(What you will do):
Find each line containing the string "piece" and return it.

##### Dataset excerpt

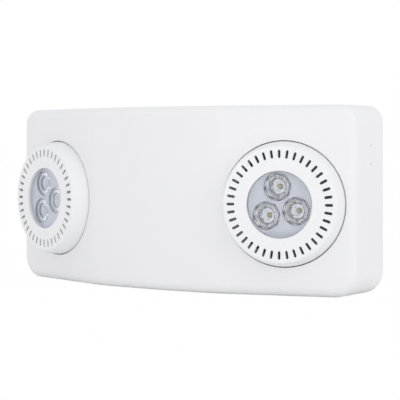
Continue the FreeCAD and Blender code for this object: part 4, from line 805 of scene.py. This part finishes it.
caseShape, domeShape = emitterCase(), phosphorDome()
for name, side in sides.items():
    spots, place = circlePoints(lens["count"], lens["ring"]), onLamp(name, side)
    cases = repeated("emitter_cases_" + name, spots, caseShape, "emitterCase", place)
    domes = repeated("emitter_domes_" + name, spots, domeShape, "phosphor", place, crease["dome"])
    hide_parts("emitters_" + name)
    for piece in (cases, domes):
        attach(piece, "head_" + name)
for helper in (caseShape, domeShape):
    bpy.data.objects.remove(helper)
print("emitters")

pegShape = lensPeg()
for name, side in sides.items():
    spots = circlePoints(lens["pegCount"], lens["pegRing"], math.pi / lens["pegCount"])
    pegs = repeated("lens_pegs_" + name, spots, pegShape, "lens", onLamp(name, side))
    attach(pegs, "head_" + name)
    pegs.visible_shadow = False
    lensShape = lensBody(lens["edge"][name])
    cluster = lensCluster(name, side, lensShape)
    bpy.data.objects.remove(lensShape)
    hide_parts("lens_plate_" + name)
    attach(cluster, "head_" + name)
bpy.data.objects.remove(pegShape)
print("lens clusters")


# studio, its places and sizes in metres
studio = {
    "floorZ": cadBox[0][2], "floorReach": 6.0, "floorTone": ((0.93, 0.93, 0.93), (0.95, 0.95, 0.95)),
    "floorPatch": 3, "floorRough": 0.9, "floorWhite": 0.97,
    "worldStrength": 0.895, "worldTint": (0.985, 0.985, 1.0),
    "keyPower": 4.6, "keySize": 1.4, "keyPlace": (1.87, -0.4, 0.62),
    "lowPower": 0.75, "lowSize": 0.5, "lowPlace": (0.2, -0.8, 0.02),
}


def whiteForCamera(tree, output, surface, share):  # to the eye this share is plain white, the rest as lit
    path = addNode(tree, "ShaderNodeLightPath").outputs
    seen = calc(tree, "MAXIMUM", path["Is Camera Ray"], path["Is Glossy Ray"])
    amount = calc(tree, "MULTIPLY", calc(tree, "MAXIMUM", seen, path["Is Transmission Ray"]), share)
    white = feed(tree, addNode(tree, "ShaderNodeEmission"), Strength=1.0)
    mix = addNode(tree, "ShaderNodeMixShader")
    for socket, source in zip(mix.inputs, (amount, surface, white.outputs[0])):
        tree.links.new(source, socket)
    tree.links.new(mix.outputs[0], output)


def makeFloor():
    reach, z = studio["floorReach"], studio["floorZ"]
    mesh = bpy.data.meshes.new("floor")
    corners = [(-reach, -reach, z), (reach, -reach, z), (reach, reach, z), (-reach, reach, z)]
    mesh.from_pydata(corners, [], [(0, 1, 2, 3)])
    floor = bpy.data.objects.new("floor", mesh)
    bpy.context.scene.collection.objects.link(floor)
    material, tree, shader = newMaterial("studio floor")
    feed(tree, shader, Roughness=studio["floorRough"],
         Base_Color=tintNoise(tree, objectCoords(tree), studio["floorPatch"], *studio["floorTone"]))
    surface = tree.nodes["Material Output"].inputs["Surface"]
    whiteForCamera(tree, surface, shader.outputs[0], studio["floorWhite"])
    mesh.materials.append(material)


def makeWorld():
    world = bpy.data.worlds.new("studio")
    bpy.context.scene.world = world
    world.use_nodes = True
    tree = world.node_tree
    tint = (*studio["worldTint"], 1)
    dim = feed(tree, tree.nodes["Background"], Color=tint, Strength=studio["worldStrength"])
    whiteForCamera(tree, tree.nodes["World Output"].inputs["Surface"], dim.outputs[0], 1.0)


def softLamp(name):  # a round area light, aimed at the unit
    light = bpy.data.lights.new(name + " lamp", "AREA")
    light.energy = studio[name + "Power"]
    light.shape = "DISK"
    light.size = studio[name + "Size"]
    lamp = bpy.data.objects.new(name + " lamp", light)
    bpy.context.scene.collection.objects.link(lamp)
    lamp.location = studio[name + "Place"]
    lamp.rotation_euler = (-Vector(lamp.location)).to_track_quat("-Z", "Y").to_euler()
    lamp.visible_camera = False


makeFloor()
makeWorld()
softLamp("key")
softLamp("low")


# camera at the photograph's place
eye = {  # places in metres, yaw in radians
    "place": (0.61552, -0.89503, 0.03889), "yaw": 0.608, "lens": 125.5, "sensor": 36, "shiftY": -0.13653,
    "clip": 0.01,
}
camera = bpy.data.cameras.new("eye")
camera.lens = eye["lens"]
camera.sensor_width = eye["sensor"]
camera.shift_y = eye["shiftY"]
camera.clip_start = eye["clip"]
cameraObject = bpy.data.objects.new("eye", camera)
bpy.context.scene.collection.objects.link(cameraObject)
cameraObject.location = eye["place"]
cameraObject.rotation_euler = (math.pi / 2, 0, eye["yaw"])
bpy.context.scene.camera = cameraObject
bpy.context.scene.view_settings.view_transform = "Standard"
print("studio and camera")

##########

(Answer to this problem):
    for piece in (cases, domes):
        attach(piece, "head_" + name)